**Instructions to follow:**
Lines after the one containing "to the terminals." are to be omitted; print exactly each line from the start of the records up to and including it.

= = = =

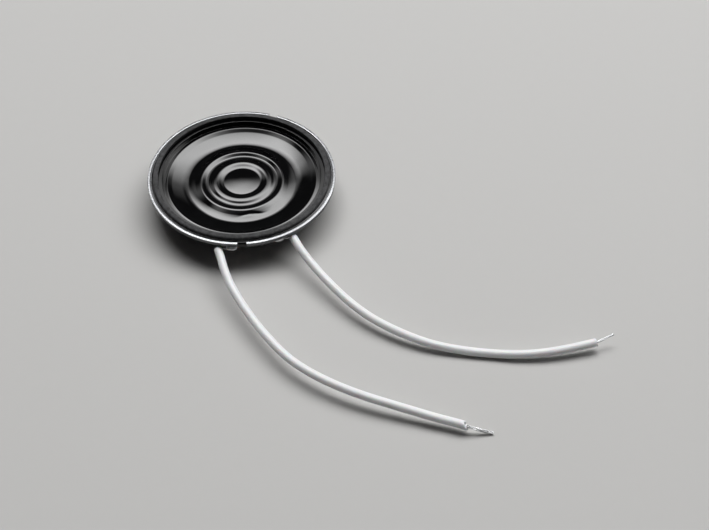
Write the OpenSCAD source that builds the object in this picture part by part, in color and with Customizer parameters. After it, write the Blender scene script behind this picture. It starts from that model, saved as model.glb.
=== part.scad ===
// Mini speaker: a 28 mm moving-coil driver with two soldered leads.
// Origin: centre of the back of the yoke. +Z points out through the film, -Y to the terminals.

/* [Frame] */
// Outside diameter of the rim
frame_d = 28; // [23:0.5:36]
// Height of the rim's top above the frame's floor
basket_depth = 2.2; // [2.1:0.1:5]
// Thickness of the stamped sheet
sheet_t = 0.45; // [0.3:0.05:0.6]
// Width of the flange, from the wall's inside to the rim
flange_w = 2.05; // [1.9:0.05:3]
// Radial thickness of the lip on the rim
lip_w = 0.38; // [0.2:0.02:0.6]
// Height of the lip above the seat of the film
lip_h = 0.16; // [0.1:0.02:0.4]
// How far the wall leans in between the flange and the floor
wall_lean = 0.25; // [0.2:0.05:1]
// Width of the two notches in the rim
notch_w = 1.35; // [0.8:0.05:2]
// Depth of the two notches in the rim
notch_depth = 0.65; // [0.2:0.05:0.8]
// Angle of the notch beside the terminals
notch_near_angle = 261.4; // [255:0.1:268]
// Angle of the notch on the far side
notch_far_angle = 60.6; // [30:0.1:85]

/* [Motor] */
// Thickness of the yoke's floor
yoke_floor_t = 0.8; // [0.6:0.05:1.5]
// Thickness of the yoke's wall
yoke_wall = 1.25; // [0.8:0.05:2]
// Height of the magnet
magnet_h = 1.2; // [0.8:0.05:2]
// Thickness of the top plate
top_plate_t = 0.6; // [0.4:0.05:1]
// How far the top plate reaches past the magnet
plate_overhang = 0.3; // [0.1:0.05:0.6]

/* [Voice coil] */
// Outside diameter of the coil
coil_d = 11.5; // [9:0.1:14]
// Radial thickness of the winding
coil_w = 0.45; // [0.3:0.05:0.7]
// Air gap between the coil and the yoke
gap_outside = 0.3; // [0.2:0.05:0.5]
// Air gap between the coil and the top plate
gap_inside = 0.25; // [0.15:0.05:0.5]
// Free travel below the coil
coil_travel = 1; // [0.6:0.05:1.2]

/* [Diaphragm] */
// Thickness of the film
film_t = 0.06; // [0.04:0.01:0.1]
// Gap between the film's edge and the lip
film_inset = 0.22; // [0.1:0.02:0.4]
// Distance from the inside of the wall to the film's shoulder
shoulder_gap = 0.1; // [0.08:0.02:0.3]
// Radial width of the skirt that drops from the shoulder
skirt_w = 0.12; // [0.1:0.02:0.4]
// Depth of the groove at the foot of the skirt
groove_depth = 0.94; // [0.8:0.02:1.1]
// Radial width of the groove, from the shoulder to the crease
groove_w = 0.8; // [0.4:0.02:1.2]
// Depth of the crease between the groove and the trough
crease_depth = 0.8; // [0.5:0.05:0.8]
// Depth of the trough between the crease and the coil
trough_depth = 1.61; // [1.2:0.02:1.8]
// How far each side of the trough sags below a straight cone
trough_sag = 0.14; // [0:0.01:0.2]
// Distance of the pressed ring's crest outside the coil
ring_out = 0.35; // [0.25:0.01:0.6]
// Height of the ring's crest above the seat of the coil
ring_h = 0.25; // [0.1:0.01:0.4]
// Depth of the seat that is glued to the coil
coil_seat_depth = 1.27; // [1:0.01:1.5]
// How far the seat reaches past the coil on the outside
seat_out = 0.1; // [0.02:0.01:0.2]
// How far the seat reaches past the coil on the inside
seat_in = 0.4; // [0.1:0.05:0.7]
// Distance of the terrace's outer edge inside the coil
terrace_in = 1; // [0.8:0.05:1.4]
// Distance of the terrace's inner edge inside the coil
circle_in = 1.55; // [1.45:0.05:1.9]
// Depth of the terrace around the dome
circle_depth = 1.05; // [0.9:0.01:1.3]
// Distance of the dome's edge inside the coil
dome_in = 2.65; // [2:0.05:3]
// Depth of the valley around the dome
dome_edge_depth = 1.27; // [1:0.01:1.5]
// Depth of the dome's top
dome_depth = 1.1; // [0.8:0.01:1.5]

/* [Gasket ring] */
// Radial width of the ring
gasket_w = 0.95; // [0.5:0.05:1.2]
// Thickness of the ring
gasket_t = 0.55; // [0.3:0.05:1]
// Gap between the ring and the lip
gasket_gap = 0.27; // [0.1:0.01:0.4]
// Radius of the ring's outer top edge
gasket_edge = 0.28; // [0.05:0.01:0.3]

/* [Vents] */
// Diameter of the vent holes
vent_d = 1.2; // [0.6:0.1:1.5]
// Number of vent holes
vent_count = 8; // [4:1:12]
// Gap between the cloth's edges and the yoke's and the wall's radius
cloth_margin = 0.2; // [0.1:0.05:0.5]
// Thickness of the cloth
cloth_t = 0.15; // [0.08:0.01:0.3]

/* [Terminals] */
// Angle that the terminal board spans
board_angle = 39; // [30:1:60]
// Radial width of the board
board_w = 1.05; // [0.8:0.05:1.3]
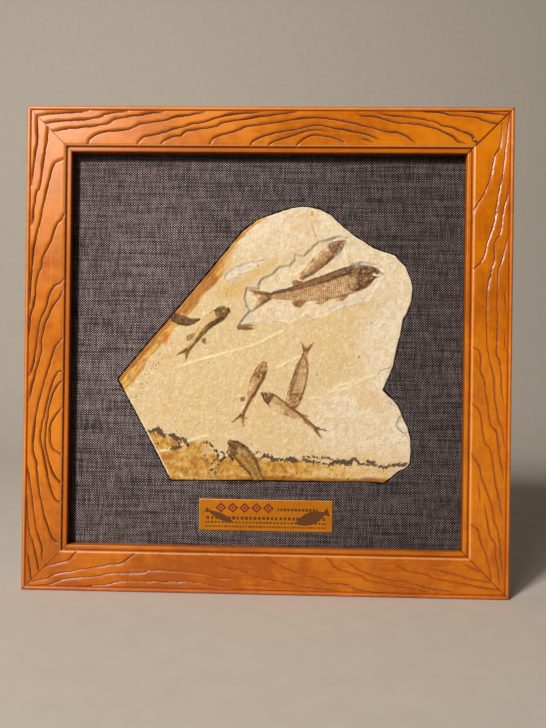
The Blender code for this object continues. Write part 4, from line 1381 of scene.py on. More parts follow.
BAND_WIDTH_MM: Track = [
    (-6.0, 9.4), (17.0, 9.5), (27.0, 7.6), (40.0, 7.8), (55.0, 8.0), (64.0, 10.0), (84.0, 8.2), (101.0, 9.8),
    (108.0, 9.0), (120.0, 6.6), (130.0, 4.0), (137.0, 1.6)]
OCHRE_MM: Track = [
    (-95.0, 116.5), (-84.4, 114.8), (-76.5, 113.5), (-68.2, 111.0), (-59.4, 107.6), (-54.6, 106.9),
    (-49.6, 108.8), (-42.6, 109.0), (-37.6, 104.6), (-35.0, 98.5), (-31.5, 95.5), (-26.0, 98.0),
    (-10.0, 99.0), (-3.1, 96.8), (5.9, 95.4), (15.6, 95.5), (27.7, 95.5), (44.6, 93.8), (51.5, 94.3),
    (60.4, 93.6), (69.3, 93.2), (79.7, 92.2), (94.7, 93.0), (112.0, 94.0), (112.0, 70.0), (-80.0, 70.0)]
FLAKE_DISC_MM = (-42.3, 101.2, 6.2)
YELLOW_MM: list[Track] = [
    [(-35.0, 221.8), (-27.2, 222.6), (-15.9, 227.6), (-7.6, 236.2), (5.1, 240.5), (7.9, 239.1),
     (-1.8, 229.2), (-13.1, 223.4), (-15.8, 214.9), (-27.1, 212.0), (-36.9, 210.4)],
    [(16.8, 261.8), (16.7, 270.2), (28.6, 274.5), (37.0, 273.2), (35.7, 264.7), (28.8, 259.0)],
]
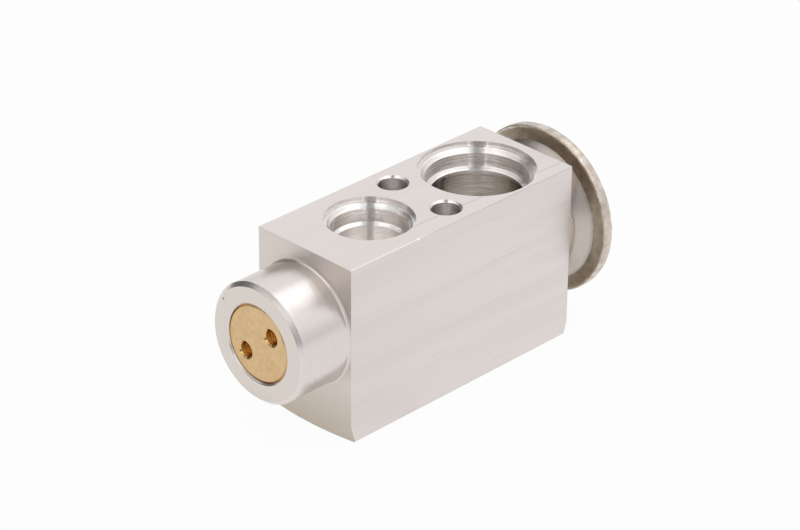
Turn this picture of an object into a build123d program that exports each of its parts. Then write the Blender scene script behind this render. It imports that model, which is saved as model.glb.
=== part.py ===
from build123d import *
import math
import os

# Block-type expansion valve for a vehicle air conditioner, in millimetres.
# The origin is midway between the two bolt holes, on the bottom face.
# +X runs along the valve axis to the power head, +Y across the block, +Z out of the port face.

# Block, sawn from an extruded bar and turned about the valve axis at both ends
block_width = 28.0
block_height = 42.3
front_length = 34.4
back_length = 33.9
bar_corner_r = 0.3
axis_height = 24.6
boss_inset = 0.1
spigot_length = 13.95
spigot_chamfer = 0.9
spigot_root_fillet = 0.6
head_boss_height = 2.0
head_boss_chamfer = 0.3
front_cone_start_r = 24.7
back_cone_start_r = 25.6
end_cone_angle = 19.0

# Bolt holes through the block, from the port face to the bottom face
bolt_spacing = 16.14
bolt_hole_r = 3.2
bolt_hole_chamfer = 0.47

# Ports: each socket's radius, then the steps outwards from it; depths run from the port's face
inlet_x = -15.1
inlet_socket_r = 7.5
inlet_bore_step = 0.95
inlet_cone_width = 0.9
inlet_ledge_width = 0.63
inlet_depth = 10.3
suction_x = 18.3
suction_passage_r = 10.4
suction_bore_step = 1.2
suction_cone_width = 1.0
suction_ledge_width = 0.68
rim_depth = 1.15
port_cone_depth = 1.0
port_bore_depth = 5.25
socket_cone_depth = 0.55
outlet_x = -12.6
outlet_socket_r = 7.0
lower_bore_step = 0.6
outlet_depth = 12.0
lower_rim_chamfer = 0.9
lower_bore_depth = 8.0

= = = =

**Result of this exercise:**
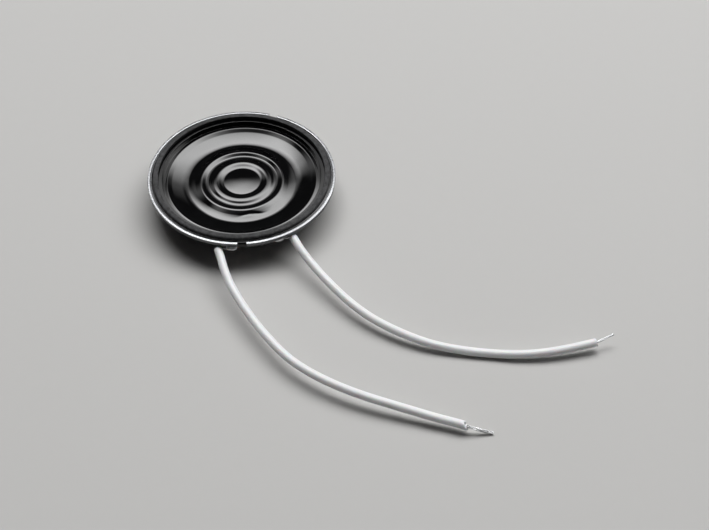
Write the OpenSCAD source that builds the object in this picture part by part, in color and with Customizer parameters. After it, write the Blender scene script behind this picture. It starts from that model, saved as model.glb.
=== part.scad ===
// Mini speaker: a 28 mm moving-coil driver with two soldered leads.
// Origin: centre of the back of the yoke. +Z points out through the film, -Y to the terminals.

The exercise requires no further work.